Слово «прощать», например, которое на первый взгляд кажется одним из самых прекрасных в языке, означает ли оно, означало ли оно когда-нибудь то чувство почти божественного всепрощения, которое мы под ним подразумеваем? Не является ли оно одним из тех выражений, в которых сказывается лишь добрая воля человека, так как оно указывает на идеал, никогда не достигнутый? Когда мы говорим обидевшему нас: "Прощаю вас, и все забыто" — что таится истинного на дне этих слов? Самое большое обязательство, которое мы могли бы принять, сводится лишь к следующему: "Я не буду стараться вредить вам, в свою очередь". Все же остальное, которое, как нам кажется, мы обещали, уже не зависит от нашей воли. Мы не в силах забыть причиненное нам зло, ибо самый глубокий из наших инстинктов, инстинкт самосохранения, непосредственно заинтересован в том, чтобы помнить об атом зле.

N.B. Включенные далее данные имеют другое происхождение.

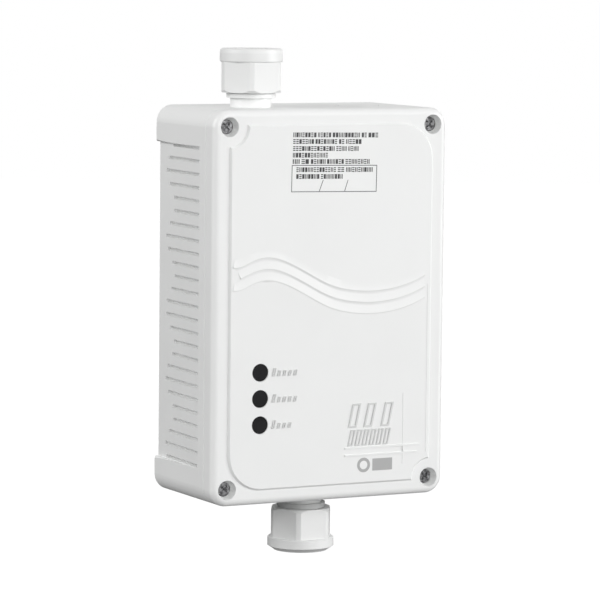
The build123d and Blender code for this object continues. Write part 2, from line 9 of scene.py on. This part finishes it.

Про человека, который в известный момент жизни проникает в наше существование, мы никогда не знаем, каков он сам по себе. Мы видим лишь тот образ, который он сам врезывает в нашу память. Правда, что жизнь, воодушевляющая его, выражена во внешнем образе, разоблачающем душу, трудно определимом, но могущественном. Внешний вид человека содержит в себе много обещаний, несомненно более глубоких и искренних, нежели слова и действия, которые станут с ними в противоречие. Но значение этого великого знака чисто идеальное. Мы обретаемся в мире, где, силой ли обстоятельств или вследствие первоначальною заблуждения, лишь немногие существа живут сообразно с тою истиной, предчувствием которой является их внешность. С течением времени печальный опыт научает нас не считаться с этим слишком таинственным обликом. Он покрывается отчетливой резкой маской, носящей следы всех поступков и жестов, касающихся нас. Благодеяния, оказанные нам, зажигают эту маску цветами привлекательными и мимолетными, между тем как оскорбления, нанесенные нам, проводят на ней глубокие борозды. В действительной жизни мы воспринимаем всякого, кто приблизился к нам, единственно под этой маской, вылепленной сообразно с нашим воспоминанием о доставленных нам наслаждениях или неприятностях. Сказать же человеку, оскорбившему нас, что мы ею прощаем, значит утверждать, что мы его отныне больше не знаем.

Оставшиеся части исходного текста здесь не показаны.